Hannah Stevenson blends traditional craft with contemporary discourse, her textiles and paintings exploring themes of femininity, empowerment, and social commentary, reflective of her studies at Kendall College of Art and Design.

Ellie Garry captures abstract forms that suggest the complexities of nature and human emotion, translating personal experiences into visual narratives that prompt viewers to reconsider their perceptions of trauma, beauty, and resilience.

A visitor and artist Ellie Garry viewing Julia Bradfish's work. Photo by Maylyn Southavilai.

Program Impact and History

Bridge Work, initiated by Jason S. Yi and Leah Kolb, is more than an exhibition; it is a comprehensive mentorship and professional development program designed to bridge the gap between academia and the professional art world. Since its inception, the program has been instrumental in supporting artists transitioning from educational institutions to establishing a foothold in the competitive art scene. The program includes intensive mentorship, professional networking, and critical exposure, facilitated by partnerships with local colleges and galleries across the Midwest.

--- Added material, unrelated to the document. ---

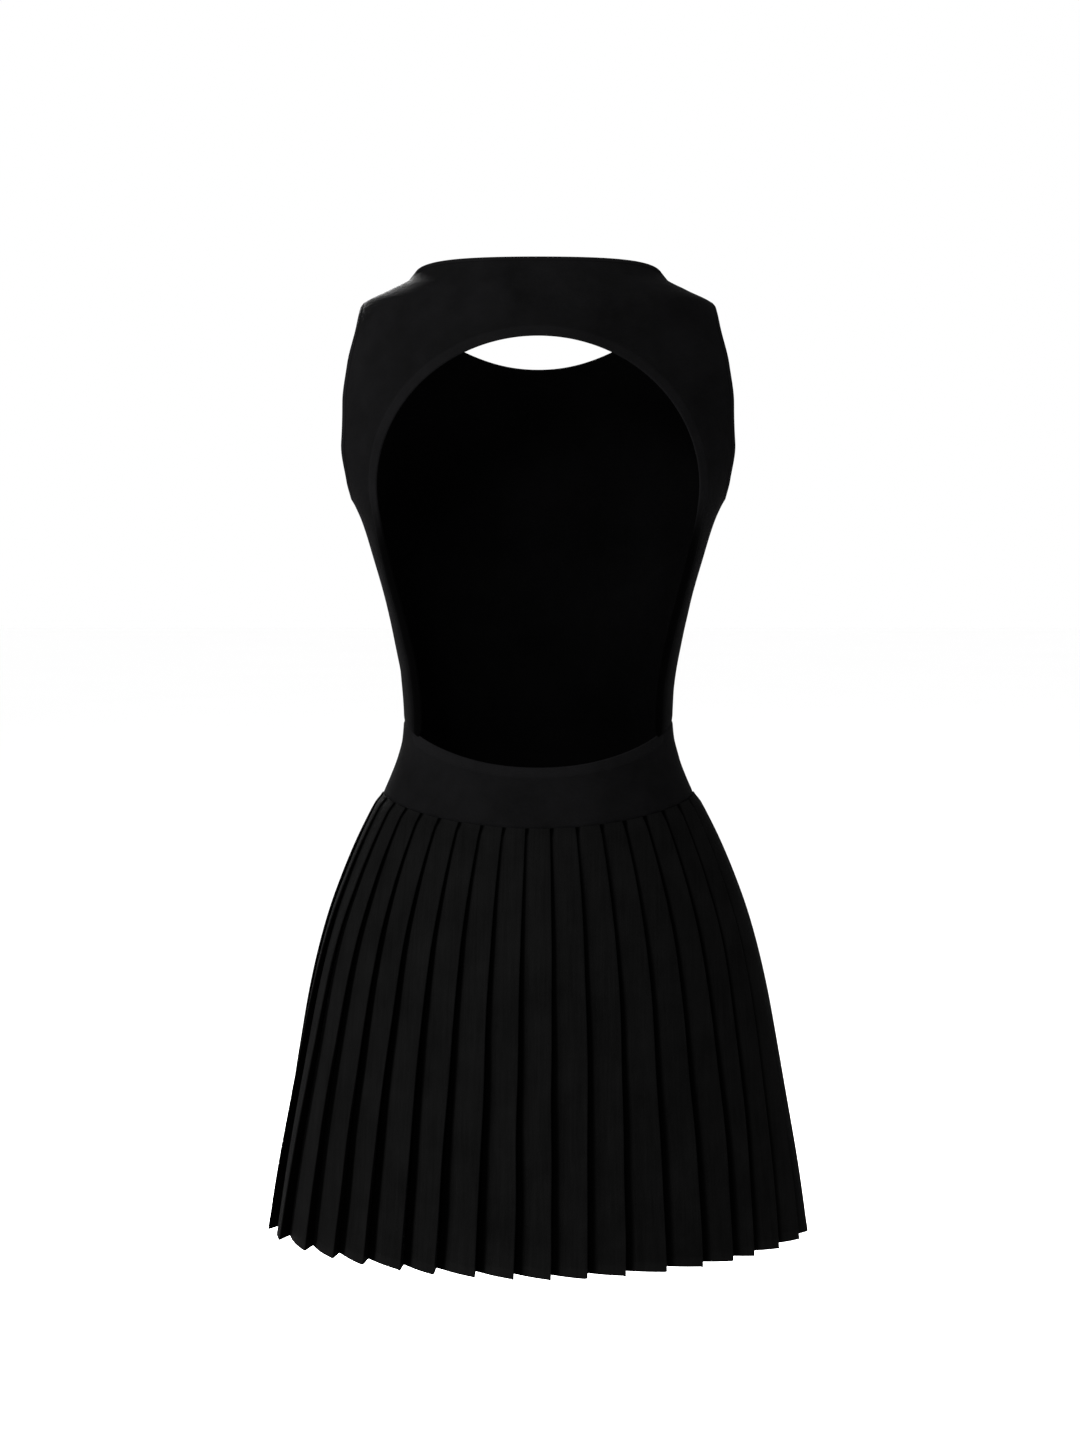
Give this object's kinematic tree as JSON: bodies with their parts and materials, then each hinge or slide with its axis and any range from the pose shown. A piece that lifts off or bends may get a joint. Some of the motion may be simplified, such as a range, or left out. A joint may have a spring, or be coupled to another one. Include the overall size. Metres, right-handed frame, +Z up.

Supported by the Michigan Arts & Culture Council and Lowell Arts, Bridge Work equips artists with the tools necessary for success—ranging from professional documentation of their work to personal critiques and mentorship meetings with established artists and curators. This approach not only enhances their professional skills but also increases their visibility in the art community.

The impact of Bridge Work is evident in the caliber of art presented and the professional trajectories of its alumni. The program fosters a vibrant community of artists and curators, ensuring that the Midwest remains a significant hub for contemporary art innovation. This is an annual program, and Cultivate is seeking its 2025 Bridge Work artist for the program now.

As Bridge Work 2024 continues to attract viewers and stimulate conversations around the works of these talented artists, it reaffirms Cultivate’s role as a critical platform for launching the careers of new artists and enriching the cultural landscape of Grand Rapids and beyond.